WRITTEN REQUEST
List each line of the data in which the string "Blender" appears.

RECORDED INFORMATION
* * *
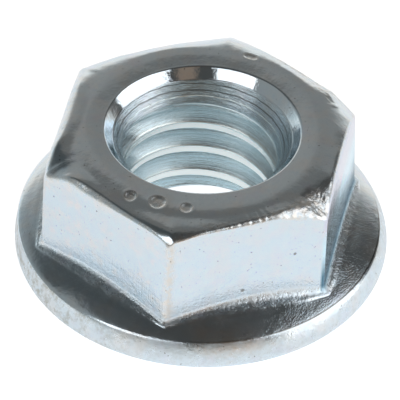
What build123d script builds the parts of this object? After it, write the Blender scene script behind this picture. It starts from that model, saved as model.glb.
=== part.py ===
* * *
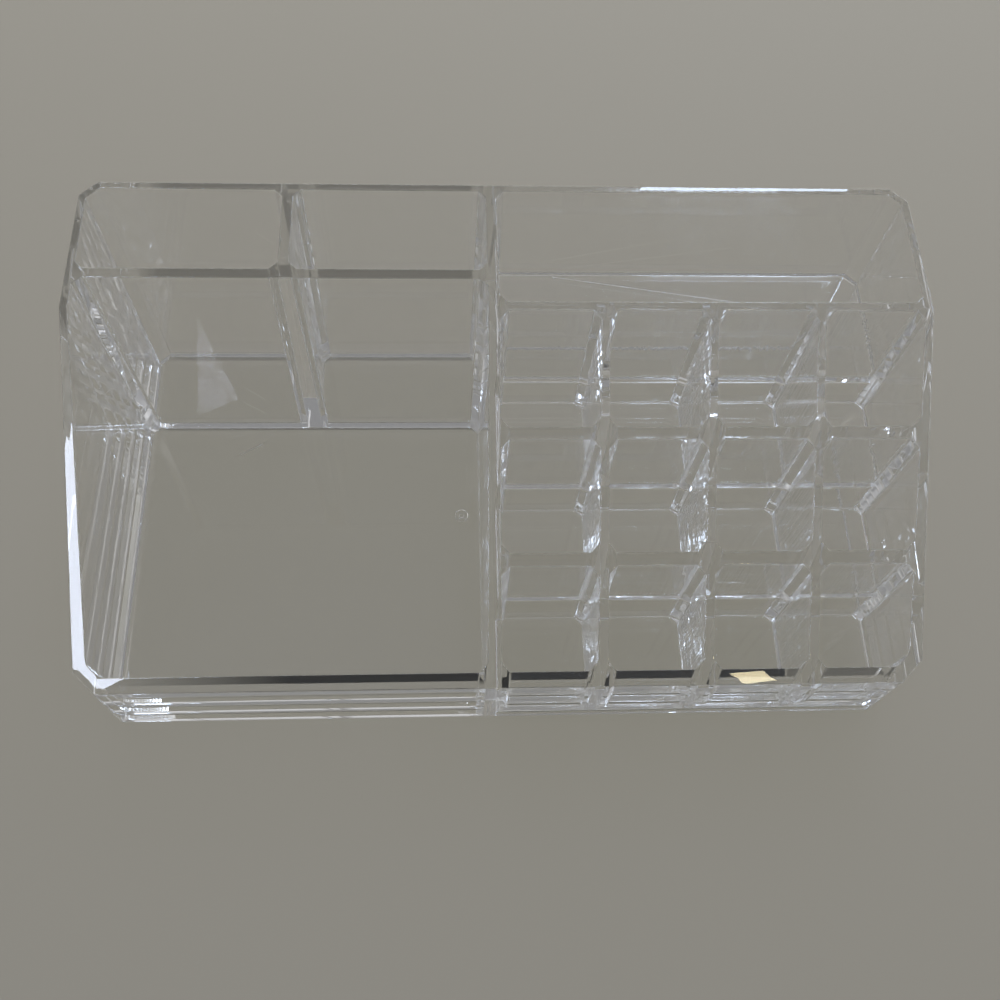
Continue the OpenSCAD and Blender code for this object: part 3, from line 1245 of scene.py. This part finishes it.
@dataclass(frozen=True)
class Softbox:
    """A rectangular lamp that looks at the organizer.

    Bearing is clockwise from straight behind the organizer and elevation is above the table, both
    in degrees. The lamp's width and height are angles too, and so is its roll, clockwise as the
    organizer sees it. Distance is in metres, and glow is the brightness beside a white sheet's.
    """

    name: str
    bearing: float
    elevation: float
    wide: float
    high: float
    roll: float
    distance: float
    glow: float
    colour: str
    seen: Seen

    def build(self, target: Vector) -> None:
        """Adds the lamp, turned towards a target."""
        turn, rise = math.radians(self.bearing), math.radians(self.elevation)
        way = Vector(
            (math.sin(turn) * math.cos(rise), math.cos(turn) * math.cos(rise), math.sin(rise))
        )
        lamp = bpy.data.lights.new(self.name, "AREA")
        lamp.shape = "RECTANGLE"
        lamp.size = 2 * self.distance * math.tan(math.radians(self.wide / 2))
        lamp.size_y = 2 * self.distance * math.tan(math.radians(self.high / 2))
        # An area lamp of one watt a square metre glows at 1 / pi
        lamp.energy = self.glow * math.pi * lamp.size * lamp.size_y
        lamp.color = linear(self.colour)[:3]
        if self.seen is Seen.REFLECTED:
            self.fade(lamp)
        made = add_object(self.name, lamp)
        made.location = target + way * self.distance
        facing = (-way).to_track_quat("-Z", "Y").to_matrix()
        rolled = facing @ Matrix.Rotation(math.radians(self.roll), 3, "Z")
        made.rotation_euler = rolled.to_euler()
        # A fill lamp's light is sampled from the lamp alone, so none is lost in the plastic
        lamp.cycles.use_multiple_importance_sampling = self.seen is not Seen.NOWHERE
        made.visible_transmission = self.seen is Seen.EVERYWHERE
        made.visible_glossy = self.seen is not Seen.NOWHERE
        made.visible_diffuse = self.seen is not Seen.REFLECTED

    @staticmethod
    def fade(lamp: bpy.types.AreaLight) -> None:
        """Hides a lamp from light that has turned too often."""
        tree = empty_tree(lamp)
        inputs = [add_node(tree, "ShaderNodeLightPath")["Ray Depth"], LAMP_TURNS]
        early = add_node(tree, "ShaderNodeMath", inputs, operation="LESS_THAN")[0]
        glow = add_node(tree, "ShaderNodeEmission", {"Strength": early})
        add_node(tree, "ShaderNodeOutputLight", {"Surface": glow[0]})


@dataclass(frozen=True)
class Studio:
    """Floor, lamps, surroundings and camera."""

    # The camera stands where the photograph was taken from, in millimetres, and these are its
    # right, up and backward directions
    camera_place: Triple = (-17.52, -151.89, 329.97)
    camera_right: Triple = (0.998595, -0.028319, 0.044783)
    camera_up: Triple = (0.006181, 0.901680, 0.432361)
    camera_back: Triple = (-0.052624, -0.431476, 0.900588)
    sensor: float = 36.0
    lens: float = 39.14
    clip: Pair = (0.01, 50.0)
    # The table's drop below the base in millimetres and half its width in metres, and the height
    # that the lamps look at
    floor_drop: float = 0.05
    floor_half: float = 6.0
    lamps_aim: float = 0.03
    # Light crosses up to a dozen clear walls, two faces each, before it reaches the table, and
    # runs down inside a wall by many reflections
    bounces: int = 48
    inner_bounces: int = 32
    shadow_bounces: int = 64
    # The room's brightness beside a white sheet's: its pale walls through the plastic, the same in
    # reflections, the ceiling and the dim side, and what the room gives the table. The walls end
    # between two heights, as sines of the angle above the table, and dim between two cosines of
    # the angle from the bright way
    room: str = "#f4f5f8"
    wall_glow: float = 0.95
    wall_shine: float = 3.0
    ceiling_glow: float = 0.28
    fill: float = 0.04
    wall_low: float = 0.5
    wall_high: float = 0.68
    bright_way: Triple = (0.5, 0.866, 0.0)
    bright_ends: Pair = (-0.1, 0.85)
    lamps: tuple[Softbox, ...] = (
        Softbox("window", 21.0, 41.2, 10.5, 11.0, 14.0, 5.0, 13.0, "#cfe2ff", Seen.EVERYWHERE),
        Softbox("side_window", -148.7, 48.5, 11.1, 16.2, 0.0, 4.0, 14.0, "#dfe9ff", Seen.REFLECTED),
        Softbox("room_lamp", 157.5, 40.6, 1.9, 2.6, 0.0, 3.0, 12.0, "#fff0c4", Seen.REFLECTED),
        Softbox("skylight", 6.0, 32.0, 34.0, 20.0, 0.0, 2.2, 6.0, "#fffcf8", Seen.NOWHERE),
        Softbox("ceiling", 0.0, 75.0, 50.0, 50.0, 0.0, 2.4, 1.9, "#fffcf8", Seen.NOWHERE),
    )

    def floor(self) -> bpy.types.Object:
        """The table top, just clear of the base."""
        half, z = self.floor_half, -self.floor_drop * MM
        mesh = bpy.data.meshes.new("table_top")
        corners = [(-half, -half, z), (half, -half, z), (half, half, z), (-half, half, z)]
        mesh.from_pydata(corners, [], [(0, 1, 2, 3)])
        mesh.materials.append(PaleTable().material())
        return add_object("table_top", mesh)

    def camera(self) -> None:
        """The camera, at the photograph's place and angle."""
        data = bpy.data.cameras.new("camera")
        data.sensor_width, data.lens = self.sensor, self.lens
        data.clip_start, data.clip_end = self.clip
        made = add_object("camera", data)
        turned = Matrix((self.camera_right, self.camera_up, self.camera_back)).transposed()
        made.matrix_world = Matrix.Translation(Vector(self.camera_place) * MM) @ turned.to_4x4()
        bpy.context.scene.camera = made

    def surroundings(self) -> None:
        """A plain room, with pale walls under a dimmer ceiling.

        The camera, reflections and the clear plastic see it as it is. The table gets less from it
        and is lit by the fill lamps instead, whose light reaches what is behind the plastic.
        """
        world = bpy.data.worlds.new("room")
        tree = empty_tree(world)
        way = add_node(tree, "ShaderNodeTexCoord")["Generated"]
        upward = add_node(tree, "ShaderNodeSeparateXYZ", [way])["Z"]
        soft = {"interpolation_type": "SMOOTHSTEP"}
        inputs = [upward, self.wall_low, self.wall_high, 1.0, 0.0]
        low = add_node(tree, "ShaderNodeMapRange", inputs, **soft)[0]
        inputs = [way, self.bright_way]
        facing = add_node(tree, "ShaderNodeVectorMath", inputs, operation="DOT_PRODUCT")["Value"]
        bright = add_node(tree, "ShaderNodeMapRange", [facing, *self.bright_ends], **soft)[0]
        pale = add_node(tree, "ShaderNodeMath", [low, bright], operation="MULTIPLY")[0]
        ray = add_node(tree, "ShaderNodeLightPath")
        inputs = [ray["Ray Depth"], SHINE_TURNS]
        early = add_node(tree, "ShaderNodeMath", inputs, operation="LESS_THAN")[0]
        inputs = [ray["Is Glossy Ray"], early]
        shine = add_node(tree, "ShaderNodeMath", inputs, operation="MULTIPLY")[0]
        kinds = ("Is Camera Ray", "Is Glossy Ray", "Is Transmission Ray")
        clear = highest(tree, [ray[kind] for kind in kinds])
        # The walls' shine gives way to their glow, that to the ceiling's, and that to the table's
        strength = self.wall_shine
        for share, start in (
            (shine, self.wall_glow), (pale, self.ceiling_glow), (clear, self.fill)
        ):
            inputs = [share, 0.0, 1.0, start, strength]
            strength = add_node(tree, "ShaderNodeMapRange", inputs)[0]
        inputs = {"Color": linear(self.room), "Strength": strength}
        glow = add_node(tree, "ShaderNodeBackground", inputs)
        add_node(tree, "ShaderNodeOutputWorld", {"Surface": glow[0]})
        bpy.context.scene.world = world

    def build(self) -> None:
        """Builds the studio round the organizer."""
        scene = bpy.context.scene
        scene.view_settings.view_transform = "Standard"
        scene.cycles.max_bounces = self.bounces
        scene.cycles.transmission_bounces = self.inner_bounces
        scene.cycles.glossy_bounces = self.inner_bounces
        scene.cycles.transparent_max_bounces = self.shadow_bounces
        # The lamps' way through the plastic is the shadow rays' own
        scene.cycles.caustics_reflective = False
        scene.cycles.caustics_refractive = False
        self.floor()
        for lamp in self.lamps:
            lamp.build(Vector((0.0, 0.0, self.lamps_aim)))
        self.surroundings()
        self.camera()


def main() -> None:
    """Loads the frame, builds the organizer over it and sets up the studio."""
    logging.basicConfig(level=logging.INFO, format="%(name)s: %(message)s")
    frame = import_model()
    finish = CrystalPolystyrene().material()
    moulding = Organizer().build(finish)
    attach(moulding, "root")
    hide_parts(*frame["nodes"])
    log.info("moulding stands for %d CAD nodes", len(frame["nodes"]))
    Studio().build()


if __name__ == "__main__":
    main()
* * *
CORRECT OUTPUT
What build123d script builds the parts of this object? After it, write the Blender scene script behind this picture. It starts from that model, saved as model.glb.
Continue the OpenSCAD and Blender code for this object: part 3, from line 1245 of scene.py. This part finishes it.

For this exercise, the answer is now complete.